10) Are able to accommodate the integration of existing software files representative of individual capacities and assets.

 arrowanm.gif (5402 bytes)Portfolio PowerPoint Presentation (contributed by: Theresa Jones, Marty McDougal, Coach Woodruff, Janet Shuttlesworth)

Mastering Lifelong Skills

In developing self-directed (lifelong) learners, educators need to take a constructivist approach in developing learner skills in:

• "information access" in a world where information is exponentially increasing,

• " research processes" in a world where everyone needs to be able to evaluate information intelligently,

• "technology access & process" in a world where technology is changing by the minute and provides unlimited opportunities of distance / virtual learning,

• "collaborative / groupwork / workforce methods and technologies" in light of a distributed knowledge economy and distributed social networks / organizations,

• "knowledge building" for creativity, entrepreneurial activity, mutual benefit and profit(information + intelligent assessment + creative / collaborative process(es) = knowledge + relationship building(stakeholding) = wisdom = personal, social or economic benefit),

• "character building" for self identity, for community health, democratic participation(electronic democracy) and global citizenship,

• "leadership" in a world where we are subject to ever-increasing pressures to deliver more for less.
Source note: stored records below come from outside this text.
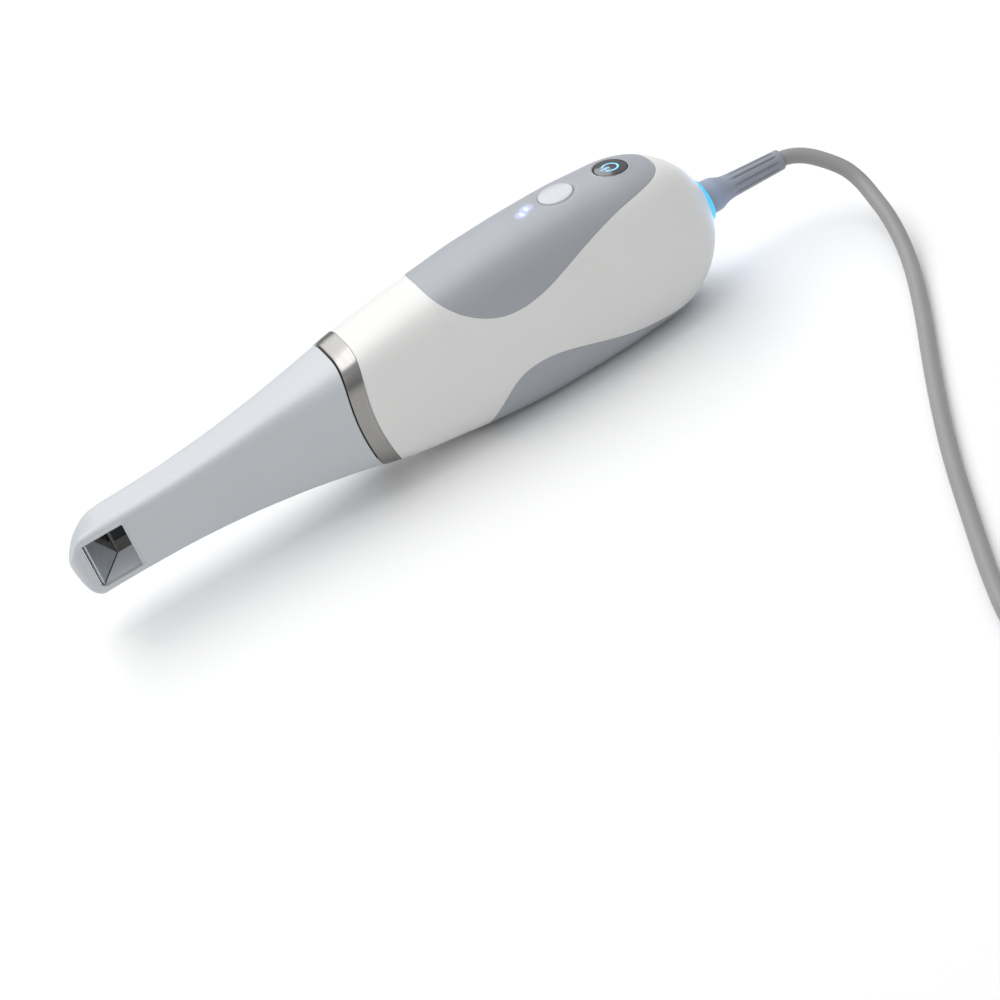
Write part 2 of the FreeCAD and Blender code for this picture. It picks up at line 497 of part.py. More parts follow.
coil = one(coil.cut(tie))
put("cable_coil", coil)
put("cable_tie", one(tie))

# the tail and the plug beside the coil
PLUG_D = V(-0.305, 0.9523, 0)
PLUG_Z = TABLE + 4.1
TAIL = [(281.0, -236.0, TABLE + 6.2), (282.6, -223.5, TABLE + 4.9), (280.8, -210.5, PLUG_Z + 0.1), (276.83, -198.1, PLUG_Z)]
tail, tail_len = lead(TAIL, CABLE_D, "tail")
put("cable_tail", tail)
print("whole lead %.0f mm" % (cable_len + tail_len + (COIL_TURNS_BOTTOM + COIL_TURNS_TOP) * 2 * math.pi * COIL_R))


def along_plug(shape):
    """Turn a shape drawn along +X from the origin to lie along the plug's direction, starting at the tail's end."""
    s = shape.copy()
    s.rotate(V(0, 0, 0), V(0, 0, 1), math.degrees(math.atan2(PLUG_D.y, PLUG_D.x)))
    s.translate(V(*TAIL[-1]))
    return s


sleeve = Part.makeCone(3.1, 3.9, 11.0, V(0, 0, 0), V(1, 0, 0))
grip = box(10.5, 40.0, -7.8, 7.8, -4.1, 4.1)
grip = grip.makeFillet(1.6, [e for e in grip.Edges if e.BoundBox.XLength > 20])
grip = grip.makeFillet(1.0, [e for e in grip.Edges if e.BoundBox.XLength < 0.01 and e.Length > 3])
plug = sleeve.fuse(grip).cut(box(34.0, 41.0, -6.0, 6.0, -2.25, 2.25))
put("plug_body", one(along_plug(plug)))
shell = box(34.0, 58.5, -6.0, 6.0, -2.25, 2.25).cut(box(35.0, 60.0, -5.7, 5.7, -1.95, 1.95))
for y in (-2.6, 2.6):
    shell = shell.cut(box(51.0, 53.2, y - 1.2, y + 1.2, -3, 3))
put("plug_shell", one(along_plug(shell)))
put("plug_insert", along_plug(box(35.0, 57.5, -5.6, 5.6, 0.1, 1.9)))
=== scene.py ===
import math
import bpy
import bmesh
import numpy as np
from mathutils import Vector, Matrix, kdtree


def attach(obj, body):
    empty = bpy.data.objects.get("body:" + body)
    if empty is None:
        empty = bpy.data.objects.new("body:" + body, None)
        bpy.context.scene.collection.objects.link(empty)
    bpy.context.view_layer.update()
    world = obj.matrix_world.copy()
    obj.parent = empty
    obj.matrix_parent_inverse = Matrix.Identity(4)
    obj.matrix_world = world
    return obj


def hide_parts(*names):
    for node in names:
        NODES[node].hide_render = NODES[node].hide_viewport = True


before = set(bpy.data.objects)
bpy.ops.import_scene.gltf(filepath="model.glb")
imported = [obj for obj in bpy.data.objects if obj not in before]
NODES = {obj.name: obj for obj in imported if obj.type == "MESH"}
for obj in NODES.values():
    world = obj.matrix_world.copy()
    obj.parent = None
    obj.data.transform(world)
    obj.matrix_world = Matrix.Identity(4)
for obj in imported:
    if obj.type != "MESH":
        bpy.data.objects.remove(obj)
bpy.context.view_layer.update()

# ---------------------------------------------------------------------------
# Everything below is worked out in millimetres from the handle's long axis,
# x from the tip's front end towards the cable, and moved into the row frame
# by W(): origin at the bottom centre, metres.
# ---------------------------------------------------------------------------
BODY_END, RELIEF_END, AXIS_H = 225.0, 253.5, 27.4


def W(p):
    return ((p[0] - RELIEF_END / 2) / 1000.0, p[1] / 1000.0, (p[2] + AXIS_H) / 1000.0)


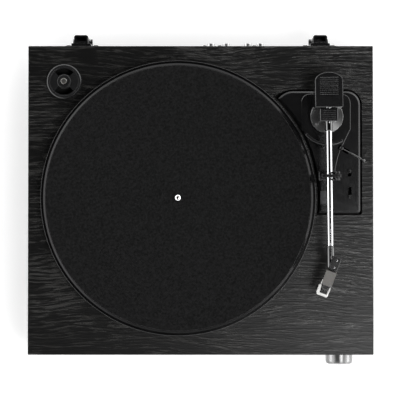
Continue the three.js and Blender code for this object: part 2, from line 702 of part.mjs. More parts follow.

• "learning self-assessment" where continuous process improvement can be applied to self assessment of learning

• "communication skills" where free thought and collaboration are enhanced by valuable listening skills and enriched by effective verbal, written, and multimedia communication techniques

• "systems building" where learning leaders need to collaborate with learners, and learners need to collaborate with other learners in processes designed to identify, analyze and remove barriers to learning. These processes to understanding systems and dynamics of systems should be supported with a comprehensive repertoire of tools and techniques.